* [To do]: Read the entries below and pull out each line with the string "This".

* [Records for the exercise]:
----------------

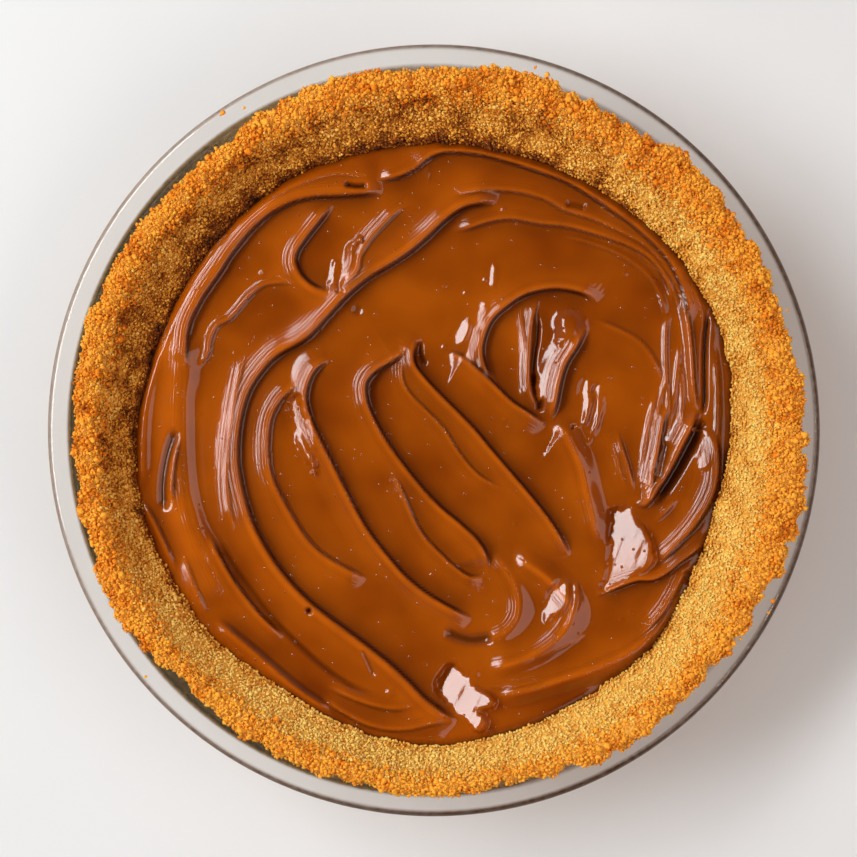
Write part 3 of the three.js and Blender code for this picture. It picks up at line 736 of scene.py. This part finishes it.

----------------

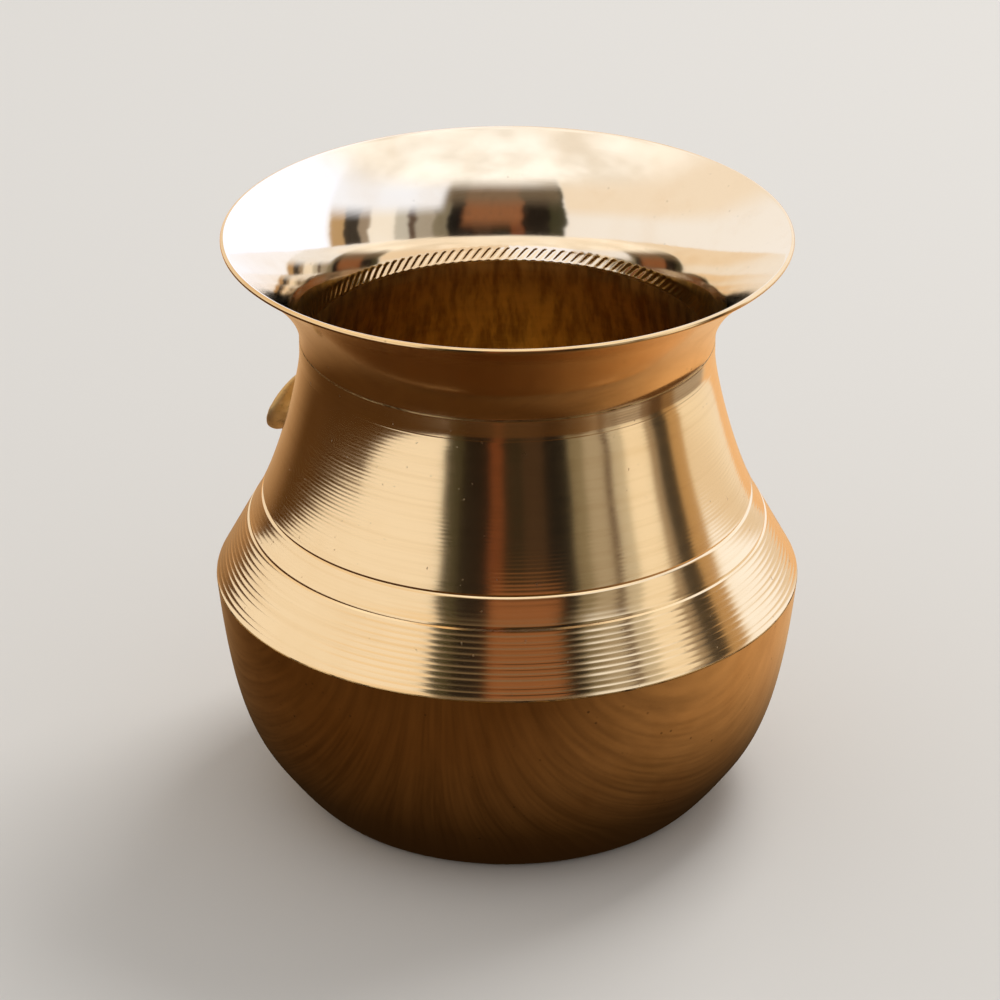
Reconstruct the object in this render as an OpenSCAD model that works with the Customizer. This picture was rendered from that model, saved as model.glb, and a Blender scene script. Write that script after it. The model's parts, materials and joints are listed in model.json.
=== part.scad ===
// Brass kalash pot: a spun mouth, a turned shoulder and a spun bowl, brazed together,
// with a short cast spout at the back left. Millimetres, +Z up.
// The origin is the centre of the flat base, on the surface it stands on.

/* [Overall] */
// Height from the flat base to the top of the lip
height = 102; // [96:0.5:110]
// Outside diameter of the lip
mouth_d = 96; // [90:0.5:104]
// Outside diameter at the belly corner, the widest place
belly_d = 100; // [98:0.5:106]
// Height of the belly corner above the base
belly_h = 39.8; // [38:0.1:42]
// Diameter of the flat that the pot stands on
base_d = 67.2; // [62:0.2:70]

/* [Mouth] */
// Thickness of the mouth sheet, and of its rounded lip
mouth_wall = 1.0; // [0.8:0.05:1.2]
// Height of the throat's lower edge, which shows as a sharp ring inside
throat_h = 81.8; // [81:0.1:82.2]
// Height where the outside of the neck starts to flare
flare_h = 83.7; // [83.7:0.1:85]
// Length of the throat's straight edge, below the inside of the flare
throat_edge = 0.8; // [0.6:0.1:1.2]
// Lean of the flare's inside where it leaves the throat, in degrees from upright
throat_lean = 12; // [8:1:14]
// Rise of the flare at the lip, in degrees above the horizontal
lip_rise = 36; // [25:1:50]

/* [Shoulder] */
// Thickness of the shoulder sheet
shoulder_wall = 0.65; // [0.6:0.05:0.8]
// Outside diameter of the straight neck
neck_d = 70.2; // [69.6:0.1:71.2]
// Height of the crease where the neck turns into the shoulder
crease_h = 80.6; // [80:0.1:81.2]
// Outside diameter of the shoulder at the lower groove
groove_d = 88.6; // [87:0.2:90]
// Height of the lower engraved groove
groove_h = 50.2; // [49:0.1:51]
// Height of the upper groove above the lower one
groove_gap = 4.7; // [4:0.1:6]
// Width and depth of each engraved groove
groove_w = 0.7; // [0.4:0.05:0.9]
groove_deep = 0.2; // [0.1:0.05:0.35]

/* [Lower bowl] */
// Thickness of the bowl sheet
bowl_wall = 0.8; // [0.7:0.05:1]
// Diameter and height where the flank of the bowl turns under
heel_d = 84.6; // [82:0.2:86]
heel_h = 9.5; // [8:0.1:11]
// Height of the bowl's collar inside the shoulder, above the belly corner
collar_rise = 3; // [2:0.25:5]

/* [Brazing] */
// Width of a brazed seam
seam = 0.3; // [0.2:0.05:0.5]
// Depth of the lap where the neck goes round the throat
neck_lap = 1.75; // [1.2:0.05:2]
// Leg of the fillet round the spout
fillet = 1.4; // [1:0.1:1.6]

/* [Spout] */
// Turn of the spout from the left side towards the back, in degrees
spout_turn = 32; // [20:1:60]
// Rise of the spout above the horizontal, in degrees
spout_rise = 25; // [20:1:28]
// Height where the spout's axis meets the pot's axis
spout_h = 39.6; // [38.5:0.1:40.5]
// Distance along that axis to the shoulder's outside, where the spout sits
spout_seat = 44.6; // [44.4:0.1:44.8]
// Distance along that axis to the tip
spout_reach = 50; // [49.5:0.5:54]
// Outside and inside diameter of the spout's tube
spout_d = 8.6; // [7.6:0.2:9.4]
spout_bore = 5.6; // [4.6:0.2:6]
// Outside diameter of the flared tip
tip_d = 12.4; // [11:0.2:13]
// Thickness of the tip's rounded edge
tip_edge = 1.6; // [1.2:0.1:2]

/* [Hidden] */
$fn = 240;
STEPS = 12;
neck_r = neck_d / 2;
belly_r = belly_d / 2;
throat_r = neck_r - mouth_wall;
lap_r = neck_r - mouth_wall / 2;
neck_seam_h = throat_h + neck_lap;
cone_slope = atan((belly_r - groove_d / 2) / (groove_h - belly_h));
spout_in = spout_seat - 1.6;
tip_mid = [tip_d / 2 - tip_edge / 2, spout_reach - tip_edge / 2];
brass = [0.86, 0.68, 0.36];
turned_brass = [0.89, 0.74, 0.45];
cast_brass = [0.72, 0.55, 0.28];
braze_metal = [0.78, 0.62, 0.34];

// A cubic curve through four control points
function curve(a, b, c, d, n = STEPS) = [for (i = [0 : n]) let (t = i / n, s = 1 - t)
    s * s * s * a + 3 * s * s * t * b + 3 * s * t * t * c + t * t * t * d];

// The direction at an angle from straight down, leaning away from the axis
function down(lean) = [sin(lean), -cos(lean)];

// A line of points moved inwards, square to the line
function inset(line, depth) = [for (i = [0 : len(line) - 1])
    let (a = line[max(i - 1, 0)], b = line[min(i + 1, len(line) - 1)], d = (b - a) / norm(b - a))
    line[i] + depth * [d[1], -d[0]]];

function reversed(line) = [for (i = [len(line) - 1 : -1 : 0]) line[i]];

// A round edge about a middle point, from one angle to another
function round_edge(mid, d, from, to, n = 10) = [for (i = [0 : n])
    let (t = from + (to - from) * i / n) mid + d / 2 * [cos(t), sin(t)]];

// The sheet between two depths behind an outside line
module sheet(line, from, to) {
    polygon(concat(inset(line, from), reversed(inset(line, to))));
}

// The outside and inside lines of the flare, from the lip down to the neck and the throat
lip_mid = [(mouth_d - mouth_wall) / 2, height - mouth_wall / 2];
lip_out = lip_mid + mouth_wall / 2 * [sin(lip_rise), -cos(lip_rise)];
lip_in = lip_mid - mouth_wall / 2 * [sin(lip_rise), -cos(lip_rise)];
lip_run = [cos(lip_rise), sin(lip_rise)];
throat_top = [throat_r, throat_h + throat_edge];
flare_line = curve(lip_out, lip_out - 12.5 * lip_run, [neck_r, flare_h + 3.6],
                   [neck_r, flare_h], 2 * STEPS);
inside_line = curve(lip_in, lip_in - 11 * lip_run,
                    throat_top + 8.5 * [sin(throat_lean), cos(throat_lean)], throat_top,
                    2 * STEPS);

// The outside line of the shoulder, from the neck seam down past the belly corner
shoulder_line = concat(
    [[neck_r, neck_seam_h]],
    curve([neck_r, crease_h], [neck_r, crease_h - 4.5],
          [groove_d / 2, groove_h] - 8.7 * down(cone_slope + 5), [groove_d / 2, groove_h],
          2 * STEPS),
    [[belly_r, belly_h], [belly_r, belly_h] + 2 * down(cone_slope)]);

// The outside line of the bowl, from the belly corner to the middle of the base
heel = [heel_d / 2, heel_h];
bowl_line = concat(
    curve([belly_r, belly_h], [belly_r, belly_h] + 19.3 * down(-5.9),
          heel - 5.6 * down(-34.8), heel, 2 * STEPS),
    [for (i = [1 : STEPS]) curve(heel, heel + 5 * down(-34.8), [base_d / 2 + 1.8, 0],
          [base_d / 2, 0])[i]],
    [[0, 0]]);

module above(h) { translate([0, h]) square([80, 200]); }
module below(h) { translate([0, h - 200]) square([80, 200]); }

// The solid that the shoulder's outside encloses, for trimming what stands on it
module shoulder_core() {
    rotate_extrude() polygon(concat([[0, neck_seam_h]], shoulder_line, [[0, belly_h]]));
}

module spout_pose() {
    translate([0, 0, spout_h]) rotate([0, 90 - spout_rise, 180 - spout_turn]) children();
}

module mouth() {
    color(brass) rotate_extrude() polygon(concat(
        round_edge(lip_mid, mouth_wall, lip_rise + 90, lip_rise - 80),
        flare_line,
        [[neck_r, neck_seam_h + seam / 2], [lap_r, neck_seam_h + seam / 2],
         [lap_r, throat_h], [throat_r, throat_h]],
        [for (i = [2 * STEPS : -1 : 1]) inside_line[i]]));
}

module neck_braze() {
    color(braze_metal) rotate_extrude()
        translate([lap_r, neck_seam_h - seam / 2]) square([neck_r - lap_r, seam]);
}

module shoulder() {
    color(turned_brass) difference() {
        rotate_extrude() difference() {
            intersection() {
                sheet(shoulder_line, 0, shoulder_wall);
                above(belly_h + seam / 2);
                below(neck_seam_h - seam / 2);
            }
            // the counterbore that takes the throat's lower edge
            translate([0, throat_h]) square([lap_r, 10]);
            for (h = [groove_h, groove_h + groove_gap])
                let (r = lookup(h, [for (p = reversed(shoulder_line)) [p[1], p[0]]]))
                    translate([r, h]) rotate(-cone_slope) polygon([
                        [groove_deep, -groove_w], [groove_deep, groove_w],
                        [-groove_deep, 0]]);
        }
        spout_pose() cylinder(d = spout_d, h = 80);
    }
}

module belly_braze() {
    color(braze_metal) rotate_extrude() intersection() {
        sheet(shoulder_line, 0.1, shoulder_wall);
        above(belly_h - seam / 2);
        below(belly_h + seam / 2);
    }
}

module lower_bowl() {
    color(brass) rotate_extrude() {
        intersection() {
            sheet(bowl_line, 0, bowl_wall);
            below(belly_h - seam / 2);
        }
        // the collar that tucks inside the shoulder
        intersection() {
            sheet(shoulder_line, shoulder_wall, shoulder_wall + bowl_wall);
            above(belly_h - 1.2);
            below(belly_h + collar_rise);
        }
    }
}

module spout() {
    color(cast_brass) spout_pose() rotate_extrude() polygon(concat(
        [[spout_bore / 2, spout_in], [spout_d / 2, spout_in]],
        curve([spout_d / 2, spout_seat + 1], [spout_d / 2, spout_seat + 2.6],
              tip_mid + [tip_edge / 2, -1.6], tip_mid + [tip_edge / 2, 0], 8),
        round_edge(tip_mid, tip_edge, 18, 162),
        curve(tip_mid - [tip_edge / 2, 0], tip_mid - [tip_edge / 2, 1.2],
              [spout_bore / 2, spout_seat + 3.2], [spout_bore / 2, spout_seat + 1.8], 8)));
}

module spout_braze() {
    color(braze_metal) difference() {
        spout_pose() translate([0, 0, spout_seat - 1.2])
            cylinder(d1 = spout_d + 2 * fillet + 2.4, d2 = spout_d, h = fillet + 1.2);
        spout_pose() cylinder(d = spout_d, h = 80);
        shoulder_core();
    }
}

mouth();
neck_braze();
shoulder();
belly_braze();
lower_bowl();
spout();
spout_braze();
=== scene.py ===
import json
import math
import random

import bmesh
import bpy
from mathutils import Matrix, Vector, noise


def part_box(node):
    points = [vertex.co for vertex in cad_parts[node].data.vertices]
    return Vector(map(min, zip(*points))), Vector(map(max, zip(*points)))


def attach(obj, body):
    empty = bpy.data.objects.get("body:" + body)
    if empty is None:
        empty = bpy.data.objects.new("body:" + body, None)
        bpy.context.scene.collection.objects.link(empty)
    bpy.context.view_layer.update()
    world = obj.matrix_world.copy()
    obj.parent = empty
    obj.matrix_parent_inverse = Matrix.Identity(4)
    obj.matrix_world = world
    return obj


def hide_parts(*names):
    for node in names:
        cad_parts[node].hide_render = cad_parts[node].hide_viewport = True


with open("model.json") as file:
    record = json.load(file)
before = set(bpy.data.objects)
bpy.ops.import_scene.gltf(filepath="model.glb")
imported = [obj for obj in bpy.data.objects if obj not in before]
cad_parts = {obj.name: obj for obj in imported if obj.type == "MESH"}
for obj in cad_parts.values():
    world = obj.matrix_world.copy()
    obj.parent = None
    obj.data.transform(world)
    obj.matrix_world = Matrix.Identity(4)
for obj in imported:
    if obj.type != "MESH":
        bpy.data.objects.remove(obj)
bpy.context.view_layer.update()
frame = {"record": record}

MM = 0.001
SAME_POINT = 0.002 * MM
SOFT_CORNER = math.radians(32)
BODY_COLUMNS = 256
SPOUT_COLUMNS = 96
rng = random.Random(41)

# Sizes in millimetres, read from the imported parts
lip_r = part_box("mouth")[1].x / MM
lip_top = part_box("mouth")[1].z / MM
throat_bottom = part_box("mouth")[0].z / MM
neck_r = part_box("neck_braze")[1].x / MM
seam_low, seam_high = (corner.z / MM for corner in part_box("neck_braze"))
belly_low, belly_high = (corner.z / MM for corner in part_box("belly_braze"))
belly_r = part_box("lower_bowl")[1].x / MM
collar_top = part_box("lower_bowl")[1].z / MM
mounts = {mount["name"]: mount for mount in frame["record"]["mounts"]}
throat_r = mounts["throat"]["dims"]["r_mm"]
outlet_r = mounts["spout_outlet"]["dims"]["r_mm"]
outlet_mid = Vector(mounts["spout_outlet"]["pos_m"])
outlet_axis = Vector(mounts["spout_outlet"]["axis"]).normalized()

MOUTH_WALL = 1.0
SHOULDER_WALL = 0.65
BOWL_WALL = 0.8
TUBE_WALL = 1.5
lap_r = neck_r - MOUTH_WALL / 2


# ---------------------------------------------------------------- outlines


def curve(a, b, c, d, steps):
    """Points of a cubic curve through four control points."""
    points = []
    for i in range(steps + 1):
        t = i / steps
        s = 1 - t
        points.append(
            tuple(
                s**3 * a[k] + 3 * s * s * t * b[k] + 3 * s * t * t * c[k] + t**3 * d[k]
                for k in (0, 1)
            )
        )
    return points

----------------

* [Output of the task]:
Write part 3 of the three.js and Blender code for this picture. It picks up at line 736 of scene.py. This part finishes it.
Reconstruct the object in this render as an OpenSCAD model that works with the Customizer. This picture was rendered from that model, saved as model.glb, and a Blender scene script. Write that script after it. The model's parts, materials and joints are listed in model.json.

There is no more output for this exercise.